» **RECORDS PROVIDED**:
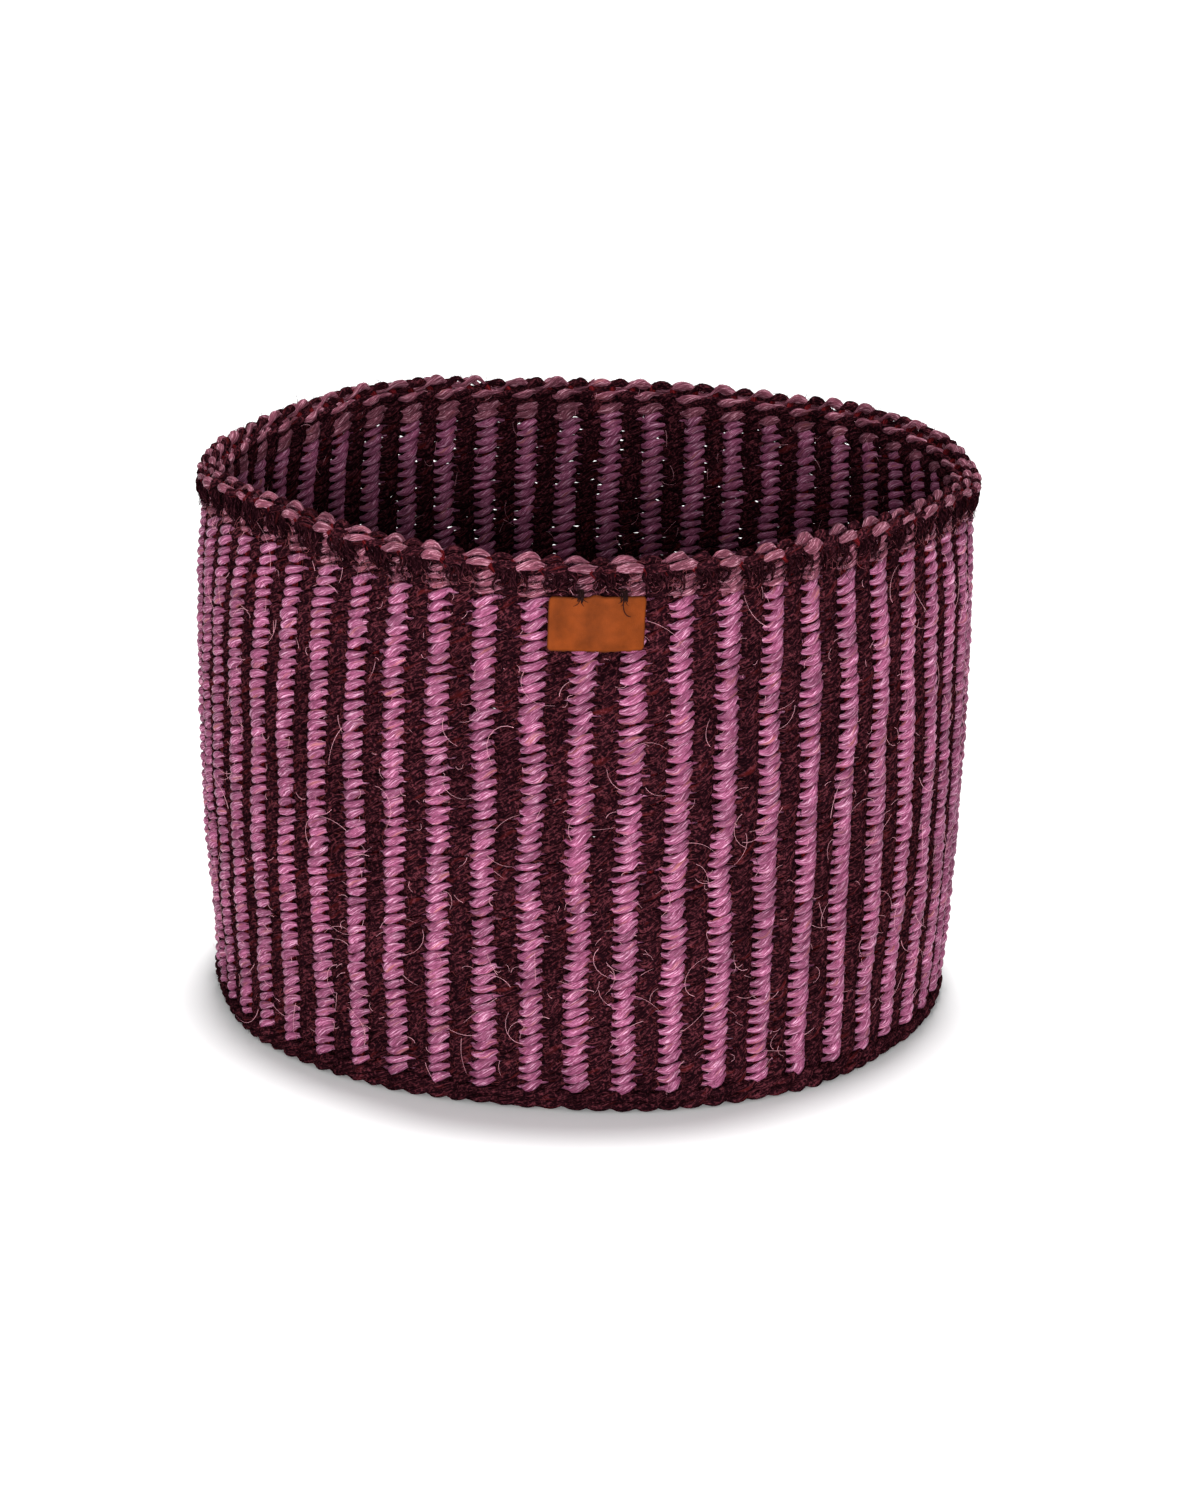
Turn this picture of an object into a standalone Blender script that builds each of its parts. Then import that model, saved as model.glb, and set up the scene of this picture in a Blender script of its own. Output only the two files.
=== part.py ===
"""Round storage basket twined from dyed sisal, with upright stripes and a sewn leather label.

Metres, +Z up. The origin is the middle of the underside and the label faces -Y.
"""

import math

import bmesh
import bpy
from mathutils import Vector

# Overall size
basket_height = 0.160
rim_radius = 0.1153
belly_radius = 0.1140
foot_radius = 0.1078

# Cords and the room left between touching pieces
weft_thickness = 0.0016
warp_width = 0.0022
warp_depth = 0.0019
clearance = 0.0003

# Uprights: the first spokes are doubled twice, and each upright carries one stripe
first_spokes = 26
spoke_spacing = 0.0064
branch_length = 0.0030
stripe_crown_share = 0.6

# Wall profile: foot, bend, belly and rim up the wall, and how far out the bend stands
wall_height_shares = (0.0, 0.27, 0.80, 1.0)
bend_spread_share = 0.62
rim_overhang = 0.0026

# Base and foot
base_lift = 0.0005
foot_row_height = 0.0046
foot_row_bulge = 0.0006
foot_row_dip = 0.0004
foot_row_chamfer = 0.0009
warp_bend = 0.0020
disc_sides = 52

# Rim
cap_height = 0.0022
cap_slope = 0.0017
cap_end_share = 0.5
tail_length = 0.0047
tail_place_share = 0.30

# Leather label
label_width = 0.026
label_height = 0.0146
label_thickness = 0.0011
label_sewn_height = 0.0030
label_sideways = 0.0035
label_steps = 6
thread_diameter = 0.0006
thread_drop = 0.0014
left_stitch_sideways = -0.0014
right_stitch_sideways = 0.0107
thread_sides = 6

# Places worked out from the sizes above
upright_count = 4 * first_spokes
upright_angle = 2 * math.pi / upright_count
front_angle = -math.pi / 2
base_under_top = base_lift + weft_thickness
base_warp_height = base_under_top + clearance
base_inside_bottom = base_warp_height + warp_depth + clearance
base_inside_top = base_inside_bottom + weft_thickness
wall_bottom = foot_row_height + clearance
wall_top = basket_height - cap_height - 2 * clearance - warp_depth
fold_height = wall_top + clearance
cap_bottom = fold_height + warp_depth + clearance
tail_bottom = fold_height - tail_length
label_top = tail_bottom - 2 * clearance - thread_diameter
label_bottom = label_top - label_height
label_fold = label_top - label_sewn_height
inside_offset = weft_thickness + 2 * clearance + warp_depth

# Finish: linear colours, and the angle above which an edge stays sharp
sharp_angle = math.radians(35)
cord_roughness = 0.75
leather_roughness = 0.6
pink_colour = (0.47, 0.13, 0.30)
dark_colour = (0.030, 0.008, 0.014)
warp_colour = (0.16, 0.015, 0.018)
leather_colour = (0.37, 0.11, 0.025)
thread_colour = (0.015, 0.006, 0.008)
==
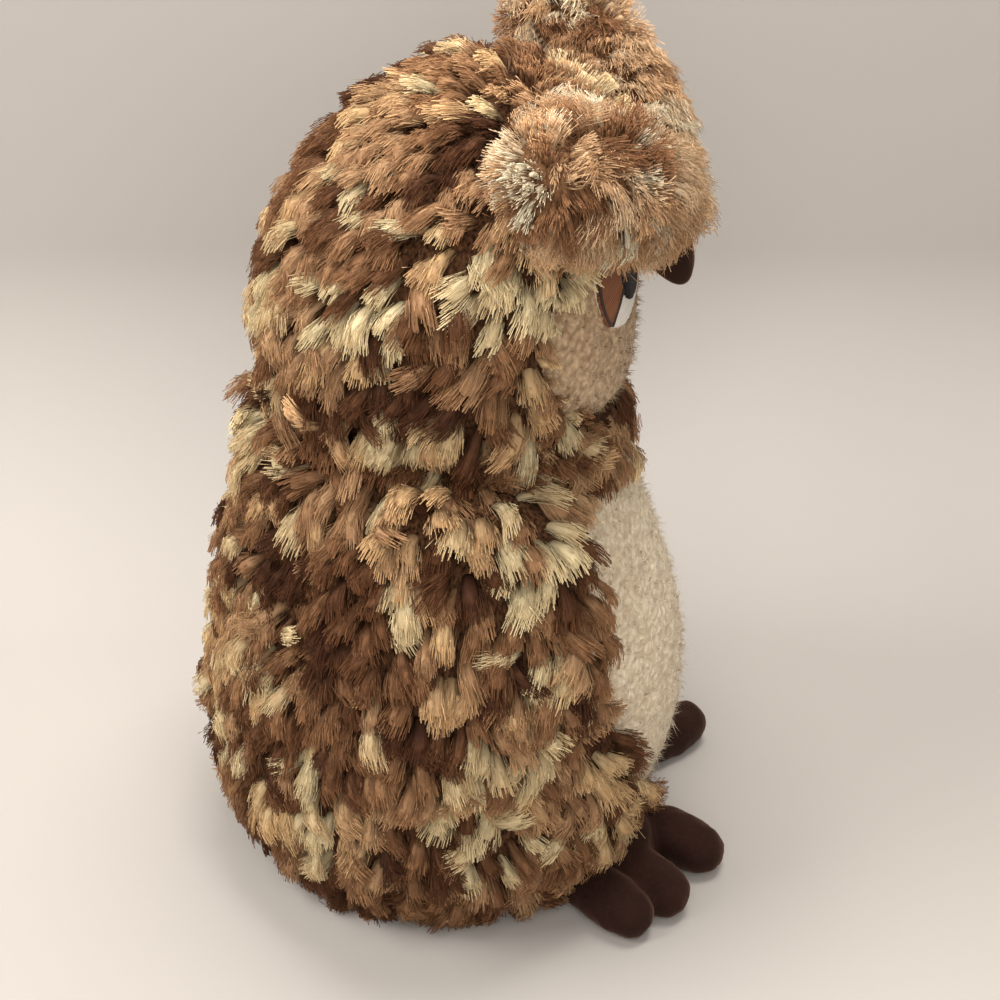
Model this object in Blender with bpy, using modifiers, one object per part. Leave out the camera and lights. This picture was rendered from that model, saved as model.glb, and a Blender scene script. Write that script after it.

» **WHAT IS ASKED**:
Copy out precisely the lines from the line with "Turn this picture" to the line with "rim_overhang = 0.0026" in the material above, including those two lines and omitting all the rest.

» **OUTPUT**:
Turn this picture of an object into a standalone Blender script that builds each of its parts. Then import that model, saved as model.glb, and set up the scene of this picture in a Blender script of its own. Output only the two files.
=== part.py ===
"""Round storage basket twined from dyed sisal, with upright stripes and a sewn leather label.

Metres, +Z up. The origin is the middle of the underside and the label faces -Y.
"""

import math

import bmesh
import bpy
from mathutils import Vector

# Overall size
basket_height = 0.160
rim_radius = 0.1153
belly_radius = 0.1140
foot_radius = 0.1078

# Cords and the room left between touching pieces
weft_thickness = 0.0016
warp_width = 0.0022
warp_depth = 0.0019
clearance = 0.0003

# Uprights: the first spokes are doubled twice, and each upright carries one stripe
first_spokes = 26
spoke_spacing = 0.0064
branch_length = 0.0030
stripe_crown_share = 0.6

# Wall profile: foot, bend, belly and rim up the wall, and how far out the bend stands
wall_height_shares = (0.0, 0.27, 0.80, 1.0)
bend_spread_share = 0.62
rim_overhang = 0.0026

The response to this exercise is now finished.